JPMorgan Chase & Co (NYSE:JPM) is facing a criminal investigation due to allegations that some of its employees tried to prevent a regulators probe regarding the bank’s power market deals in California and the Midwest.
JPMorgan Chase & Co (NYSE:JPM) is under scrutiny on allegations that some of its employees tried to obstruct a probe related to transactions of the bank in the power markets in California and the Midwest, according to a report from Reuters based on information from different sources with knowledge about the situation.
JPMorgan employees under investigation
According to the report, the Federal Bureau of Investigation (FBI) and prosecutors under the office of U.S. Attorney Preet Bharara in Manhattan are conducting the criminal investigation, which is in its early stages. Investigators are trying to find out if the involved employees of JPMorgan Chase & Co (NYSE:JPM) submitted to regulators all the required documents in their investigation regarding the transactions of the bank in California and the Midwest power markets.
A person who deliberately withholds information or lies to investigators during an investigation is committing an obstruction of justice, which is a criminal offense.
The Federal Energy Regulatory Commission (FERC) accused the subsidiary of JPMorgan Chase & Co (NYSE:JPM) of engaging in twelve separate manipulative bidding strategies from September 2010 to November 2012.
JPMorgan Ventures energy penalties
Last July 30, JPMorgan Ventures Energy Corp agreed to pay a penalty of $410 million to settle the manipulation charges filed against by the FERC. According to the agency , JPMorgan acknowledged the facts in the agreement, but “did not admit or deny the violations” as part of the settlement.

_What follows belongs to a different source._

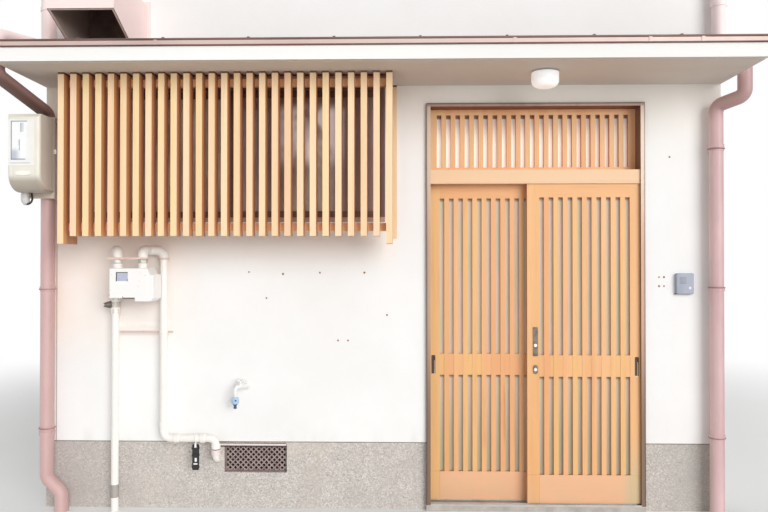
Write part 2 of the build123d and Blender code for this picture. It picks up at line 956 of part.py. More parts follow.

JPMorgan Chase & Co (NYSE:JPM) made a public statement that it did not lie to regulators during their investigation, and none of its employees have been charged of any wrongdoing.
Last month, The Wall Street Journal first reported that authorities launched a criminal investigation about the manipulative dealings of the bank in the power market.
Government officials motivated to investigate further
A letter from Massachusetts Senator Elizabeth Warren and Congressman Edward Markey to the FERC motivated authorities to investigate further the transactions of JPMorgan in the power markets, according to sources.
In their letter, the lawmakers questioned why FERC allowed the bank to settle the manipulation charges without admitting any wrongdoing, and no individual faced regulatory action. They also questioned FERC’s inaction against people who “impeded the Commission’s investigations.”
In November last year, FERC prohibited JPMorgan Chase & Co (NYSE:JPM) from selling power at market-based rates for six months. According to the agency, the sanction was imposed because the misrepresented and omitted significant information during the course of several months of communications with the California Independent System Operator (California ISO) and in filings to the Commission regarding requests for information related to its bidding activities in the energy market in the state.